I - 1. LA OCASIÓN DE PARTIR

I
APRESTOS

1   LA OCASIÓN DE PARTIR 

   Todo estaba listo: vehículo, viático, avíos, itinerario, un tiempo que podría durar meses, un lugar para el viaje en el libro que estaba escribiendo y una fe vehemente en la tierra y en su poder de llevarme a las afueras del mundo... Sin embargo, no encontraba la ocasión de partir.
   Como un rey mago montado en su camello e inmóvil bajo la luz del sol, dejaba pasar el tiempo sin ceder a las tentaciones de ninguno de los caminos visibles. ¿Esperaba acaso un signo? Pero yo no creía que mi razón fuera de una naturaleza distinta a la noche, ni que mi voluntad fuera menos misteriosa que la estrella. Si todo estaba listo para el viaje y yo pronto; si después de años de meditación, lecturas y diligencias me encontraba al fin en el punto de partida, ¿qué minuto de partida más exacto quería esperar?
   Día tras día me paseé por la ribera del Mapocho ventilando mi vacilación. Como de una gruta a otra pasaba bajo los sauces espaciosos mirando entre uno y otro el río a retazos. Sus aguas inmundas corrían por el cauce como si huyeran del cielo; pero su murmullo conservaba la pureza de un torrente de cordillera pese al ruido envilecedor de la avenida contigua. De ese río que no callaba su desprendimiento quería yo aprender a irme sin dar un primer paso, a irme sin partir.
   Una de esas tardes junto al río en que siempre era domingo vi llegar una bandada de gaviotas. ¡Al pie de la cordillera de los Andes las hijas del Océano Pacífico! ¡En el corazón de la urbe las nativas del litoral! Sobrevolaron el río entre antenas de acero y torres vidriadas y fueron a arremolinarse en la orilla donde estaba varado el cadáver de un perro. Sus chillidos se alzaron entonces por sobre el inmenso rezongo de la ciudad. ¿Cómo no iba a creer que el mar las enviaba desde el otro lado del cielo para intimarme a emprender la marcha hacia sus costas?

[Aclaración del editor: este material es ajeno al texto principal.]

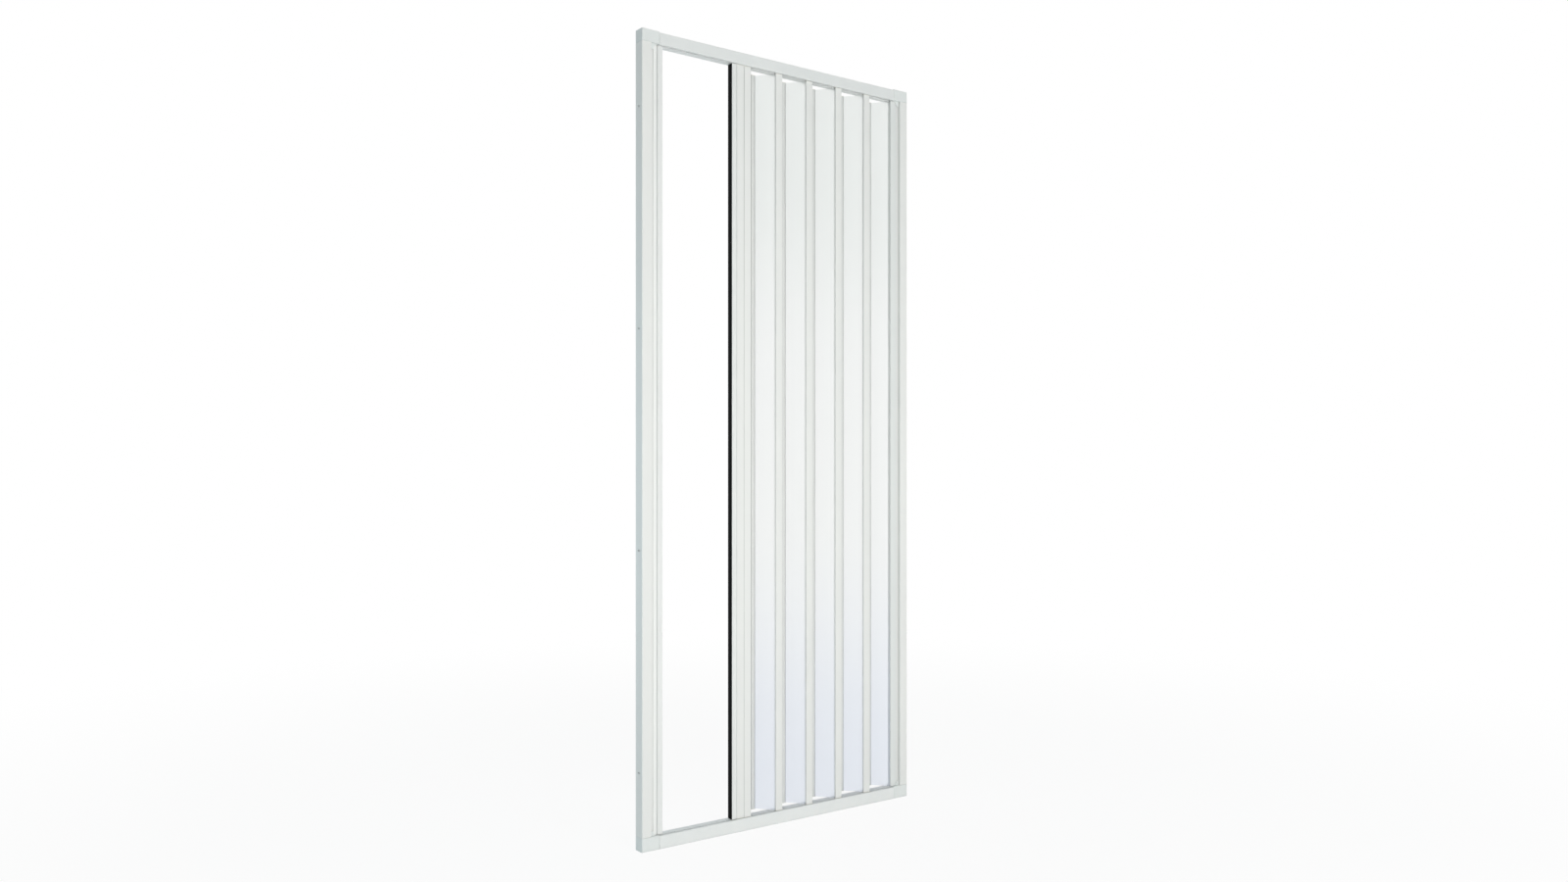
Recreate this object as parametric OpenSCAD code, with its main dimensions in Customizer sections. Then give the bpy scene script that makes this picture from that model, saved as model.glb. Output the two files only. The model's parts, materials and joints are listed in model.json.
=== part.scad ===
// Folding shower door: a white extruded frame for a niche, a pleated bellows of ten
// translucent panels hung on front and back slats, and a lead post with a magnet seal.
// It stands partly open. The origin is the middle of the bottom rail's underside.
// +Z is up, -Y is the outside of the shower, and the lead post closes towards -X.

/* [Doorway] */
// Width from wall to wall
door_w = 800; // [740:5:1000]
// Height from the tray to the top of the corners
door_h = 1850; // [1600:10:2000]
// Depth of the frame, from its front face to its back face
frame_d = 30; // [30:0.5:34]

/* [Rails] */
// Height of the top rail
top_rail_h = 27; // [24:0.5:36]
// How far the top rail's roof lies below the top of the corners
top_rail_drop = 2; // [0.5:0.25:3]
// Height of the bottom rail
bottom_rail_h = 30; // [26:0.5:40]
// Wall of both rails
rail_wall = 1.8; // [1.4:0.1:2.4]
// Width of the slot that the gliders run in
slot_w = 4.2; // [3.6:0.1:5]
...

   Sin embargo, al otro día, cuando volví a ver las gaviotas arranchadas en un islote de arena en medio del cauce, ya su grito había perdido su poder convocatorio.
   No por ello dejé de frecuentar las márgenes del río. Pensaba que el Mapocho era la única brecha de Santiago, el único paso de la tierra por la ciudad. Y que si un ciudadano desasosegado se allegaba a él se asomaba al menos a una lejanía. Al torrente de agua inmunda y rumor puro se allegaban, igual que yo, parejas sin dinero, parejas sin porvenir, parejas anómalas, individuos en busca de pareja, individuos que eran restos de parejas, seres que iban y venían por la ribera bajo los sauces como por el andén de una estación abandonada. Y el río, más parecido a un horizonte que a un tren, ni se acercaba ni se alejaba.

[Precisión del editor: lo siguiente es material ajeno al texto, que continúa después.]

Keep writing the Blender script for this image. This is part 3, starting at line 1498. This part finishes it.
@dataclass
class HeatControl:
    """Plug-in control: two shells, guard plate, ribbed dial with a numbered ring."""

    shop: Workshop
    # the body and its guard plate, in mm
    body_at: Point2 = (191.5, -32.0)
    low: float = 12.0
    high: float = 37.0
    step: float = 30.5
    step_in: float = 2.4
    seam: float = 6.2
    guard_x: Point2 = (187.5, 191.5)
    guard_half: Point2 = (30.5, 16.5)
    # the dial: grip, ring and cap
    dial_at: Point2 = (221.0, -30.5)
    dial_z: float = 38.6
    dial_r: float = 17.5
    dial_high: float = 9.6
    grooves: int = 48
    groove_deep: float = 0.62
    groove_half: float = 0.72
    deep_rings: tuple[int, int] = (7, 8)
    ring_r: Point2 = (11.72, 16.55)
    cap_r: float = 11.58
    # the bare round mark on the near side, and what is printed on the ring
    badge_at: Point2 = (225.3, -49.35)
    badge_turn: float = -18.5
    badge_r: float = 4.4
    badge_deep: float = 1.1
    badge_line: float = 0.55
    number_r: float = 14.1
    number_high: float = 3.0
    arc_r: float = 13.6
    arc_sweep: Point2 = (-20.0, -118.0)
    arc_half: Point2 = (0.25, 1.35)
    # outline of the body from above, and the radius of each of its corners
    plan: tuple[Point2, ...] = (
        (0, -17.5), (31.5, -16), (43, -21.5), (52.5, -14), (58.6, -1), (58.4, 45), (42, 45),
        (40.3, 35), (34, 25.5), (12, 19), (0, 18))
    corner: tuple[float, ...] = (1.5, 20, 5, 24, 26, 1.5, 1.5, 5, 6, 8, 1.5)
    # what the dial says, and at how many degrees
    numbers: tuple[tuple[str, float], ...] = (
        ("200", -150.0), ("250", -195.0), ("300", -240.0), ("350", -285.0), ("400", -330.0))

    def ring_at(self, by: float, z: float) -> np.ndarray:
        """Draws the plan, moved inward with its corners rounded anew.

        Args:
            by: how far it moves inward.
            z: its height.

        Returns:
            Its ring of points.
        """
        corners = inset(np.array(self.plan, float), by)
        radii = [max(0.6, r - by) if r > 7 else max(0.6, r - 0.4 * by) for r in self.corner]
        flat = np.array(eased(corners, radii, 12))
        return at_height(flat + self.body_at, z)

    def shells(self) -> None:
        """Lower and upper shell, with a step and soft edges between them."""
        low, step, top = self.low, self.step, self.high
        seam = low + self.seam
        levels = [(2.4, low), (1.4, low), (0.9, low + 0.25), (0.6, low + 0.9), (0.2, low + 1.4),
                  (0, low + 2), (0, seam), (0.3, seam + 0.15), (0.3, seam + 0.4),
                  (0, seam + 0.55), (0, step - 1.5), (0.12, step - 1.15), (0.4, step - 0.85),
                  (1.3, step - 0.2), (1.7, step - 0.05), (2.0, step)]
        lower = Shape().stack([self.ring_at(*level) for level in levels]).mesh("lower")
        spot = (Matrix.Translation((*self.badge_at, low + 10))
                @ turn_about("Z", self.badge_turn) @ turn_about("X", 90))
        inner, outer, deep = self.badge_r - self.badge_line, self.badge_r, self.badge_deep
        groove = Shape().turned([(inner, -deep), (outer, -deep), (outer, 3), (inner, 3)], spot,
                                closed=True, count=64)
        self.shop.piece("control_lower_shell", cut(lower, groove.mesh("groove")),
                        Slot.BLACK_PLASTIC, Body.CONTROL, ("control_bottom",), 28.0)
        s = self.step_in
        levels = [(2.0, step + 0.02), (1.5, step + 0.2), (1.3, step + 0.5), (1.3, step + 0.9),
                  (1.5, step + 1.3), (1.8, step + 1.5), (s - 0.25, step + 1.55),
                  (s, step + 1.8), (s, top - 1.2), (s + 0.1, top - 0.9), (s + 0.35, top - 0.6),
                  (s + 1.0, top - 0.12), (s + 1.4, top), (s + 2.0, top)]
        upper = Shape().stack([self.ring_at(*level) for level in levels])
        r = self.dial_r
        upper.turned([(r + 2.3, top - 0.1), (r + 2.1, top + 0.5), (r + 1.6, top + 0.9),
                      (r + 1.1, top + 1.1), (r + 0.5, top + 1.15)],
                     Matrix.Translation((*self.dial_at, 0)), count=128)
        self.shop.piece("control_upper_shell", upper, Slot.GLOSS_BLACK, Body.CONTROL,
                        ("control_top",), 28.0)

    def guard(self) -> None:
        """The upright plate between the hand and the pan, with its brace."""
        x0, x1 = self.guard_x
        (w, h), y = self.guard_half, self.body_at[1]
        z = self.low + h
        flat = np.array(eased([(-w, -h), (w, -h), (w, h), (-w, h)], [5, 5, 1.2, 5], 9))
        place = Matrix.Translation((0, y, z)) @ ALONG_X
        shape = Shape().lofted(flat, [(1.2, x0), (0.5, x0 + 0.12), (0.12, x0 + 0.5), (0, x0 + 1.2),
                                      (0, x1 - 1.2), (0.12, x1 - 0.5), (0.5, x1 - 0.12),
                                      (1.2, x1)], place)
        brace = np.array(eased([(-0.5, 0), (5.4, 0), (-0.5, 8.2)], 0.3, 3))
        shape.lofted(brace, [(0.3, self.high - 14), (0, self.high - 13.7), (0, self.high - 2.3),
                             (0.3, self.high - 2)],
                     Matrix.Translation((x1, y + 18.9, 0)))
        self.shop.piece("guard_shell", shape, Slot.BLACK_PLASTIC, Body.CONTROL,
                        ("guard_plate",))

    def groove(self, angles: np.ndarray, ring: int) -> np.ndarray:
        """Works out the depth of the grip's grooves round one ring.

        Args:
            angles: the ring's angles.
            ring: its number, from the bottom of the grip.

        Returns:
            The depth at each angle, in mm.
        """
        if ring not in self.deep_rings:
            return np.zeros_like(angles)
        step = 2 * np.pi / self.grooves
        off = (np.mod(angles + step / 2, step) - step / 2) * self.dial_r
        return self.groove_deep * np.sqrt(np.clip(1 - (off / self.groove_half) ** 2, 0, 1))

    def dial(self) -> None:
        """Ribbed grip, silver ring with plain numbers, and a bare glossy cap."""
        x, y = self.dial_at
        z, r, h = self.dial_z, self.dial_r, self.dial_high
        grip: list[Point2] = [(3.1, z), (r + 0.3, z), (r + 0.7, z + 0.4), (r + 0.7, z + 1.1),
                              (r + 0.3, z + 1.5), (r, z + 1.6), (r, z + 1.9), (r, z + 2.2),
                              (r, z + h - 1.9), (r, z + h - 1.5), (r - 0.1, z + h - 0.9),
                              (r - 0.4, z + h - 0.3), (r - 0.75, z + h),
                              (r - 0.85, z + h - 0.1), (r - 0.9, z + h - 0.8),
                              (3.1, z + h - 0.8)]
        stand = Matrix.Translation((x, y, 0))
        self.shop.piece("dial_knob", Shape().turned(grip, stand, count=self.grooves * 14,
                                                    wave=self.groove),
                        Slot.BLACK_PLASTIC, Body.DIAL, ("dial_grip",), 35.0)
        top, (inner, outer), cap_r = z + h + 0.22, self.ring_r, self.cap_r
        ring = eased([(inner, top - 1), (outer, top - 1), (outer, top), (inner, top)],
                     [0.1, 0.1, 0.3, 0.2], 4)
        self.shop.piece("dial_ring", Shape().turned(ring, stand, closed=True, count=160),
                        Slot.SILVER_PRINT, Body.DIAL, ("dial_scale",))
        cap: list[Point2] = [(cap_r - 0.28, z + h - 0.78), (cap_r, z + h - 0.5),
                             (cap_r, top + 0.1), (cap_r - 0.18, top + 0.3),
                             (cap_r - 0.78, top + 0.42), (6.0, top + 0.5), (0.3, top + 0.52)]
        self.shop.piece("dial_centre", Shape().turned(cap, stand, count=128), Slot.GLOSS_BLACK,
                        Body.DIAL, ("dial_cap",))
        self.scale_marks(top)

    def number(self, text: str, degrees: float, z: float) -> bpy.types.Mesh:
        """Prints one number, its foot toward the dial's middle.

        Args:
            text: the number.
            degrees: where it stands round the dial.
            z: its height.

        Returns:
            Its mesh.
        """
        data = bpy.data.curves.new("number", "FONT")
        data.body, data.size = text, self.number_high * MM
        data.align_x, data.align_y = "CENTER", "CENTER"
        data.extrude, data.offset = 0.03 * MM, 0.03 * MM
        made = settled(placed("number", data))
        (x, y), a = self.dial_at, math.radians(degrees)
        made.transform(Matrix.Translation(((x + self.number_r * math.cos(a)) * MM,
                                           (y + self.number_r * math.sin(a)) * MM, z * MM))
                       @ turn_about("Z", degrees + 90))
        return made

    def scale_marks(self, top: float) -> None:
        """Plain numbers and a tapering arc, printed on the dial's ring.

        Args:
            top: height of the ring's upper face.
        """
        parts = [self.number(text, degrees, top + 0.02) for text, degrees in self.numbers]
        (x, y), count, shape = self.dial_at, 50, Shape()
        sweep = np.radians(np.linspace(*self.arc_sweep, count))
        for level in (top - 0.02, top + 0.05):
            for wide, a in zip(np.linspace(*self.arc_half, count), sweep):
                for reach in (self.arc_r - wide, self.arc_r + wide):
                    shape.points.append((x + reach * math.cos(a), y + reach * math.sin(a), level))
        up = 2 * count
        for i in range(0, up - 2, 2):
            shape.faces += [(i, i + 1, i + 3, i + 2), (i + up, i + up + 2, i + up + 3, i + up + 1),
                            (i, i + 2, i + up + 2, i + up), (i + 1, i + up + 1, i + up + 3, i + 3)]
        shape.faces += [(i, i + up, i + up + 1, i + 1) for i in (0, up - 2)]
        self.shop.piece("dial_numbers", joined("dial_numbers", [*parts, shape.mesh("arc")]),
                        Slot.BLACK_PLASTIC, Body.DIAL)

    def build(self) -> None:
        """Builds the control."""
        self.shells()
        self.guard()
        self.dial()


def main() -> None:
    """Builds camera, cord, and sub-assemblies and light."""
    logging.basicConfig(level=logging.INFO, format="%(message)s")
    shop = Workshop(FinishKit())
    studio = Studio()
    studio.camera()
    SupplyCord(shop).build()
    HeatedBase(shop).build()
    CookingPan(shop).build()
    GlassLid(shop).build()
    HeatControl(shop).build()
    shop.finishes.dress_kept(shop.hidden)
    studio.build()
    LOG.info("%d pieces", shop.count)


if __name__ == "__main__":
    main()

   En uno de esos días de incertidumbre me asaltó la idea de emprender el viaje con una mujer. Imaginé unos ojos color vado, una voz fluente, un cuerpo de meandro, una vida navegable... Ella pasaría a buscarme. Pasaría a buscarme como si nuestras personas, el día, la hora y la ruta hubieran sido convenidos inefablemente, como si el viaje fuera el puesto del amor. Mas mi viaje se achicaba a medida que la imagen de la mujer se precisaba. A cada gracia nueva suya, la tierra a la que ella debía conducirme perdía dimensión. Llegada al colmo de su belleza, toda la tierra habría quedado reducida a una peana bajo sus pies.
   Leyendo a Hornero en las noches lo oía hablarme de mi ilusión: "Elena porque es bella, Calipso por apasionada, Penélope por fiel, cada mujer hallará el modo de detener te. Las murallas de Troya, las olas que ciñen a Ogigia, los pretendientes que se agolpan en Itaca: ¡tales son los ruedos que ellas pueden ofrecerte! Si quieres conocer las afueras hazte digno de Atenea. Los reinos son de la mujer, las afueras de la virgen." Y en el tímpano de mi corazón resonaba largamente el nombre de la virgen. Así, en lugar de partir con una mujer y confinarme en su reino, Hornero me invitaba a ser casto; me invitaba a no dividir el tiempo en esperas y oportunidades; a no dividir el espacio en accesos y posesiones; me invitaba a consagrarme al viaje como a una forma exaltada de abstención; me invitaba a viajar hacia la tierra sin contar mis pasos, sin ganar el sustento de mis pies; me invitaba a acercarme a la tierra apoyándome en su pura mirada y a devolverle la sonrisa aunque ella retrocediera, aunque no se dejara abrazar nunca.
   Comprendí al fin mi error y dejé de esperar. Y entonces, la mañana del día en que me iba, me sorprendieron unas estrellas.